SUSAN: At home. For my exams. I want to be a teacher, Georgie.
As they talk, he pulls the front of his shirt apart, and Susan approaches him and begins straightening the shirt and buttoning it for him. Mr. Groom is disturbed by the actions of the pair. He grabs several books and takes them to Susan, remarking, "Take these, Miss Harper. Look, I don't know whether you're dressing or undressing your friend, but I do wish you wouldn't do it in the public library." Georgie then asks for a book about animals and she gets "The Jungle Book." He does not have a card, but Susan agrees to put it on her card so that he can take the book.
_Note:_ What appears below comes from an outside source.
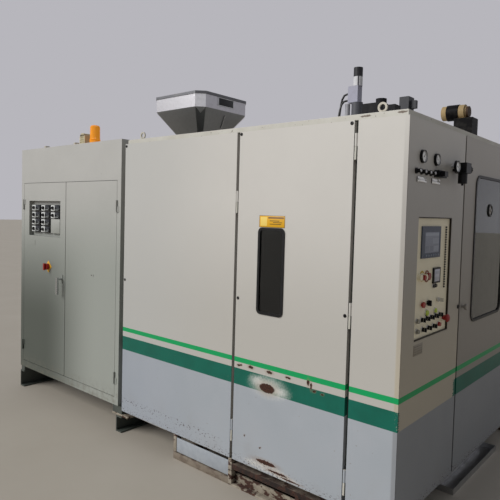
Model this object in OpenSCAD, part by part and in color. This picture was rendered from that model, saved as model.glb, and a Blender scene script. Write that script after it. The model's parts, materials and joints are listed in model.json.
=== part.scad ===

In the film's second library scene, Groom is turning out the lights in the rear of the library and Georgie is reading a book while leaning against a book stack near Susan's desk. Returning to the front of the library, Groom informs Georgies that the library has been closed for the last ten minutes. "I know," Georgie responds. Groom, seeing that Georgie is not moving toward the door, replies, "Well then?" Georgie simply retorts, "Rat face," and Groom (as if he did not understand or hear the comment) quizzes, "What was that?" Georgie, not in an accommodating mood, replies, "Get lost." Susan enters the scene at this point, saying, "Good night, Mr. Groom." As she and Georgie leave, Susan states, "I think he's taking a liking to you."
As they walk out of the library, a young man in a convertible sports car picks up Susan, leaving Georgie standing alone on the sidewalk. Groom soon exits the library and remarks, "What did I understand you to say to me in there?" The young man, again revealing his antagonism toward Groom, answers, "I said get stuffed." Groom is taken aback by the statement, and Georgie walks away.
The dichotomy between Susan, a young attractive blonde (ponytail), and Groom, the stereotypical image - "only 38," eyeglasses, and dark suit - is most often displayed by two women. The visual contrast between Susan and Mr. Groom demonstrates that the beauty of a young starlet is considerably enhanced when a male librarian, rather than a female librarian, assumes the role of the stereotype. Susan's occupation is not an integral part of the story line of this film.